Another thanked the government “for looking into our situation and granting us this opportunity. We do not know how we would have done anything and we appreciate all of you. God bless you”.

According to Nicholas, 911 Africans entered the country between November 1 and last month. More than 200 have since departed, leaving 637 currently in the country.

Immigration officials have already indicated that they have the means to track these refugees and will make contact with them to ascertain whether they would wish to remain or be flown home.

The costs, Nicholas said, once they cannot afford the charter flight, would be covered by the government.

Critics may say that accepting the refugees could open a new can of worms for the country by inadvertently influencing more to flee to Antigua. However, Minister Nicholas pointed to mutual benefits.
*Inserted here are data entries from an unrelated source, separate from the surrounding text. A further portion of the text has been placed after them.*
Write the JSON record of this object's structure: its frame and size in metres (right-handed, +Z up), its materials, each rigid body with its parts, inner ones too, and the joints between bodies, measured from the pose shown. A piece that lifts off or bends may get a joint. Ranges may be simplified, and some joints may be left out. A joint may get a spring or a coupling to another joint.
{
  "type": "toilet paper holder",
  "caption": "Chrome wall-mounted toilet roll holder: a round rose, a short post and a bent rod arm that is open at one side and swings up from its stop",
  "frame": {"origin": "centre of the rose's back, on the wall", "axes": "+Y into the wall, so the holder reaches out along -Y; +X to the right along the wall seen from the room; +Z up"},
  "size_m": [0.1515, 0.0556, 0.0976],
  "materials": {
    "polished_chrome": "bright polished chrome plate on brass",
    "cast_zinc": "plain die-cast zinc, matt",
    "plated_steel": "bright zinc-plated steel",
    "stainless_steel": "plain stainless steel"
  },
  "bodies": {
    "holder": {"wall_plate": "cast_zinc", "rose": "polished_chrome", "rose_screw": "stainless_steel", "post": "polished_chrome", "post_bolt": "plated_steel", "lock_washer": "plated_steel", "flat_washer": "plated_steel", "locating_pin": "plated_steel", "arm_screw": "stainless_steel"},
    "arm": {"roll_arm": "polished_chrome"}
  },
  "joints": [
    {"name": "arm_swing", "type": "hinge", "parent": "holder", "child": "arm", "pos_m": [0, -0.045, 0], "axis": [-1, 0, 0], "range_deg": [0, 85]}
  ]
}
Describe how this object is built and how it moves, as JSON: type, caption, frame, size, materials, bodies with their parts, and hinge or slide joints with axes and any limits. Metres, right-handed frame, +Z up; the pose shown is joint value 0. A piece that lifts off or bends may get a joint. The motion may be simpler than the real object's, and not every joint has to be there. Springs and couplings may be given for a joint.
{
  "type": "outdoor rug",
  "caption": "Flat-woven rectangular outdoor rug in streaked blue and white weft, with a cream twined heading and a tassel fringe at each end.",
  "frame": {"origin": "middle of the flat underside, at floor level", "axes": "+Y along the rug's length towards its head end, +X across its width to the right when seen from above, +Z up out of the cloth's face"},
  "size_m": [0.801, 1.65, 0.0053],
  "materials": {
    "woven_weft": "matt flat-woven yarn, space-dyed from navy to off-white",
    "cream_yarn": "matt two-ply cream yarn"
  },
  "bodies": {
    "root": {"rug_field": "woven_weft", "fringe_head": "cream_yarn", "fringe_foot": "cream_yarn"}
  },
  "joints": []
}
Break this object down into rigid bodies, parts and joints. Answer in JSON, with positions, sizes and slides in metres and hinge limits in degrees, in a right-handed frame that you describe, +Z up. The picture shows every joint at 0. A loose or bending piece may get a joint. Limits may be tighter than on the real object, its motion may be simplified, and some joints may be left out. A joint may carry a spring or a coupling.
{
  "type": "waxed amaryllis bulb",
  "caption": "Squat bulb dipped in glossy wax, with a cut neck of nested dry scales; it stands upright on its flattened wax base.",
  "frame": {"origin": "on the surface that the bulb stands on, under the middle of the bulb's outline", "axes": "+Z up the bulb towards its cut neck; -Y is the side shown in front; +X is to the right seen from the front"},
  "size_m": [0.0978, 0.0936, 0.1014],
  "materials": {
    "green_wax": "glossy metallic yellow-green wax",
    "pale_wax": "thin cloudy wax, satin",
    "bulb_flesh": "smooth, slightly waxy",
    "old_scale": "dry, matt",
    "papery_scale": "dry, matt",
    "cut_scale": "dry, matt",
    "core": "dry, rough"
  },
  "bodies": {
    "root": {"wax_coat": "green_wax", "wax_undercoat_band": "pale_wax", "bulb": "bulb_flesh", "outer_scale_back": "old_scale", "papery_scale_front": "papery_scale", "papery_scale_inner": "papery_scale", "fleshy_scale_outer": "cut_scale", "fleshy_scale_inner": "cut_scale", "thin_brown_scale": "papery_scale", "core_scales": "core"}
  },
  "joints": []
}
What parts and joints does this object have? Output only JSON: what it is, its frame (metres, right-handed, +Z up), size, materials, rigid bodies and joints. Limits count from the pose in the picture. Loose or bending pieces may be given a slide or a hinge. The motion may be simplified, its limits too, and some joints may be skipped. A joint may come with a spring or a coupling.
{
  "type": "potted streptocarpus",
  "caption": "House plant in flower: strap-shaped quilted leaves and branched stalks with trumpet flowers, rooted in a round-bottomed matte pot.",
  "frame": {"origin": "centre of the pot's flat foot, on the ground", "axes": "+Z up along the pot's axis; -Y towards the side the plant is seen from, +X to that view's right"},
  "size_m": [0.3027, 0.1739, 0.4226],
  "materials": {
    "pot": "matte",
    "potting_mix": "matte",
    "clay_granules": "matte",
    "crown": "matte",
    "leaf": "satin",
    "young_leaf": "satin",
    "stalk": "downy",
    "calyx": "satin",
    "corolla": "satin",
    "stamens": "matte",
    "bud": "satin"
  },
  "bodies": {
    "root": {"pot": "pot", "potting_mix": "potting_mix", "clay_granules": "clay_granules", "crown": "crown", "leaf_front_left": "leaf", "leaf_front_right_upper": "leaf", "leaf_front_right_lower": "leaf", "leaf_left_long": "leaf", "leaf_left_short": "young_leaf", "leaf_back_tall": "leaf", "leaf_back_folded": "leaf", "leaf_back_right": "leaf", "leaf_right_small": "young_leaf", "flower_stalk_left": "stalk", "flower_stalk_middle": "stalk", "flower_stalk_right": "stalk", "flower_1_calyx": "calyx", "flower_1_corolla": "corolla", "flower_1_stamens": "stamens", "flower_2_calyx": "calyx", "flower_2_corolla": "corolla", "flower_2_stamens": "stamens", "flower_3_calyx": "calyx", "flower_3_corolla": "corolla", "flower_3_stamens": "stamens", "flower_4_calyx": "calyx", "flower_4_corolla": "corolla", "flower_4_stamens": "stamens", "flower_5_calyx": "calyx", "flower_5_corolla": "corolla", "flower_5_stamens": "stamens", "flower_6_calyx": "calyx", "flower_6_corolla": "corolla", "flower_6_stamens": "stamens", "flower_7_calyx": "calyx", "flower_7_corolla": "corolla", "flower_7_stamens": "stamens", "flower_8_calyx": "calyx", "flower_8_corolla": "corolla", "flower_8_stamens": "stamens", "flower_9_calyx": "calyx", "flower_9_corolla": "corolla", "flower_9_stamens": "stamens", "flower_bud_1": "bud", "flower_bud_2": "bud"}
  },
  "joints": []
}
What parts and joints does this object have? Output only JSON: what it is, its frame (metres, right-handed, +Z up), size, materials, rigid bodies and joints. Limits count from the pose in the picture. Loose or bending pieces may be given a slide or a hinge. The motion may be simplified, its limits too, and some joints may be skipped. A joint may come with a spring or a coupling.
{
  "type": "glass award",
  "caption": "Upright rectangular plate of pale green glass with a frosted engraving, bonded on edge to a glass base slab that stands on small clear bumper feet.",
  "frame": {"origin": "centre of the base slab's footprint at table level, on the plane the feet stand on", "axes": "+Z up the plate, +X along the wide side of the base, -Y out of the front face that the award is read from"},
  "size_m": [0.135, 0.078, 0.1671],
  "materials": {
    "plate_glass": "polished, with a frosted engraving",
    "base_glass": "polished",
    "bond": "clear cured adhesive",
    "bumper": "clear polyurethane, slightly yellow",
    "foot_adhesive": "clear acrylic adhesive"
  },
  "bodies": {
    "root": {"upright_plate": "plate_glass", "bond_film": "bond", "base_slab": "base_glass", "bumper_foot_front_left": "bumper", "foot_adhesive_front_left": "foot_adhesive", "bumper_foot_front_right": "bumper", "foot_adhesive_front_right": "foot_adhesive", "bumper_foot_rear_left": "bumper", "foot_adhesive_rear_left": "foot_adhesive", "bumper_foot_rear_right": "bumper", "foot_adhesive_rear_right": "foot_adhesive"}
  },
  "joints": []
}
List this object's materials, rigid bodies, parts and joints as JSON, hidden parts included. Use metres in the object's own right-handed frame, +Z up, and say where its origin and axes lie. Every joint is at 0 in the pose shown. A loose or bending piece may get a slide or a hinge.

And while he admitted government does take some responsibility for the saga by introducing Antigua Airways and the unintended consequences due to other charter companies mirroring its model, he said they will “not be shying away from trying to forge a way forward to offer flights and strengthen economic channels from the motherland”.

“Yes, we take responsibility but only from the standpoint that it is something that was inadvertent and we are going to fix it and work with it and, who knows, Western Africa has some of the better-known universities in that part of the world, so there may be skills in that population of 600 persons that could lead to further development of a beneficial development in our own country, in terms of cross-fertilisation of our own people here.

“We have no natural in-built fear of having these people among us and sometimes you have to turn these threats into opportunities so we are going to embrace them, those who wish to stay, we are going to find the legal means in allowing them to stay and incorporate them into our society,” Nicholas added.